If a fee for a service is included in the revenue split, state that the fee is included in the revenue split.

N/A

(b) If the registrant is a closed-end management investment company, describe the services provided to the registrant by the securities lending agent in the registrants most recent fiscal year.

N/A

ITEM 13. EXHIBITS.

(a) File the exhibits listed below as part of this Form. Letter or number the exhibits in the sequence indicated.

(1) Any code of ethics, or amendment thereto, that is the subject of the disclosure required by Item 2, to the extent that the registrant intends to satisfy the Item 2 requirements through filing of an exhibit.

(2) A separate certification for each principal executive officer and principal financial officer of the registrant as required by Rule 30a-2(a) under the Act (17 CFR 270.30a-2(a)) , exactly as set forth below: Filed herewith.

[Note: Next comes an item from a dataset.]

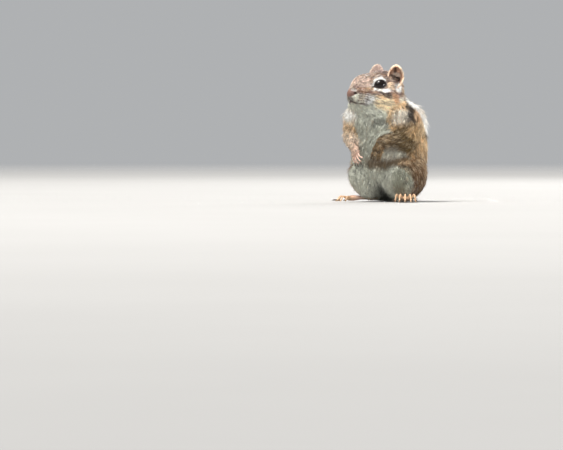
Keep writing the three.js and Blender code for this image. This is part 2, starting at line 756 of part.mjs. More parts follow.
function makeChipmunk() {
  const animal = new THREE.Group();
  const limbGauges = [];
  const core = makeCore();
  const coreGauge = makeCore(-seam);
  const add = (name, whole, colour, roughness) => animal.add(toMesh(name, whole, colour, roughness));

  for (const side of ["left", "right"]) {
    const handGauge = makeHand(arms[side], seam);
    const footGauge = makeFoot(feet[side], seam);
    const arm = makeArm(arms[side]);
    const leg = makeHaunch(haunches[side]);
    add(`hand_${side}`, makeHand(arms[side]), skin.bare);
    add(`forearm_${side}`, cutAway(arm.fore, [core, handGauge]), skin.grey);
    add(`upper_arm_${side}`, arm.upper.subtract(core), skin.fur);
    add(`foot_${side}`, makeFoot(feet[side]).intersect(aboveFloor), skin.bare);
    add(`shin_${side}`, cutAway(leg.shin, [core, footGauge]).intersect(aboveFloor), skin.pale);
    add(`thigh_${side}`, cutAway(leg.thigh, [core, footGauge]).intersect(aboveFloor), skin.fur);
    const sockets = [makeArm(arms[side], seam).whole, makeHaunch(haunches[side], seam).whole];
    limbGauges.push(handGauge, footGauge, ...sockets.map((socket) => socket.subtract(coreGauge)));
  }

  const headSolid = cutAway(makeHead(), limbGauges);
  const headGauge = netHead(seam);
  add("head", headSolid, skin.fur);
  for (const [name, mirror] of [["left", 1], ["right", -1]]) {
    add(`eye_${name}`, makeEye(mirror), skin.eye, 0.1);
    add(`ear_${name}`, makeEar(mirror, headGauge), skin.fur);
  }
  add("neck", cutAway(makeNeck(), limbGauges), skin.pale);
  add("torso", cutAway(makeTorso(), limbGauges).intersect(aboveFloor), skin.pale);

  const rump = netted(torsoField, trunkBox, grain.trunk, { grow: seam });
  const tailCoat = join([makeTailCore(), ...makeTailLocks()]);
  add("tail", cutAway(tailCoat, [rump]).intersect(aboveFloor), skin.tail);
  return animal;
}

// The origin is on the floor, under the middle of the whole animal.
const chipmunk = makeChipmunk();
const whole = new THREE.Box3().setFromObject(chipmunk);
const middle = whole.getCenter(V(0, 0, 0));
chipmunk.position.set(-middle.x, -middle.y, -whole.min.z);

export default chipmunk;
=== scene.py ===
# A life-size eastern chipmunk sitting up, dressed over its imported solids.
# Shapes are worked out in millimetres in the animal's own frame: it faces -Y, its left is +X and the
# floor is z = 0. They are moved into the row frame and into metres when a piece is made.

import math
import time

import bmesh
import bpy
import numpy as np
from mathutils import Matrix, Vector
from mathutils.bvhtree import BVHTree
from mathutils.kdtree import KDTree


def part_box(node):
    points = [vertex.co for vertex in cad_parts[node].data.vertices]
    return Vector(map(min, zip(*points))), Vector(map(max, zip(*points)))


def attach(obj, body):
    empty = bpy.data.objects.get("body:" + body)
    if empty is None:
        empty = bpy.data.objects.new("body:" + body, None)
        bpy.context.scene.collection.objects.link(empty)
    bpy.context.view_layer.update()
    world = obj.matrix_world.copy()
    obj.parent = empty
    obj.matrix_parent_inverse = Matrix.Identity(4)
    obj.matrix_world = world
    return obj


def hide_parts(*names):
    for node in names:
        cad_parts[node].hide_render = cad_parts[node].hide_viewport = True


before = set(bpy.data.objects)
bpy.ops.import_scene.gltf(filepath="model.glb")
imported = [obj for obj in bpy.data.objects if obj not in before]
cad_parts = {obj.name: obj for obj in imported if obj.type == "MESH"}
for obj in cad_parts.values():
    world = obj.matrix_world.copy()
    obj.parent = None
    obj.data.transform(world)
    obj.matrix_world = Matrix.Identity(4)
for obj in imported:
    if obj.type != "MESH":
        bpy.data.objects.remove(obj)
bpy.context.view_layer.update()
started = time.time()
sides = (("left", 1), ("right", -1))


def report(stage):
    print(f"{time.time() - started:6.1f} s  {stage}")


# Small helpers on arrays of points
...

(b) Certifications pursuant to Rule 30a-2(b) under the 1940 Act and Section  906 of the Sarbanes-Oxley Act of 2002 are attached hereto.


SIGNATURES

[See General Instruction F]

Pursuant to the requirements of the Securities Exchange Act of 1934 and the Investment Company Act of 1940, the registrant has duly caused this report to be signed on its behalf by the undersigned, thereunto duly authorized.

(Registrant) Pioneer Core Trust I

By (Signature and Title)* /s/ Lisa M. Jones

Lisa M. Jones, President and Chief Executive Officer

Date May 3, 2023

Pursuant to the requirements of the Securities Exchange Act of 1934 and the Investment Company Act of 1940, this report has been signed below by the following persons on behalf of the registrant and in the capacities and on the dates indicated.

By (Signature and Title)* /s/ Lisa M. Jones

Lisa M. Jones, President and Chief Executive Officer

Date May 3, 2023

By (Signature and Title)* /s/ Anthony J. Koenig, Jr.

Anthony J. Koenig, Jr., Managing Director, Chief Operations Officer & Treasurer of the Funds

Date May 3, 2023

 

*

Print the name and title of each signing officer under his or her signature.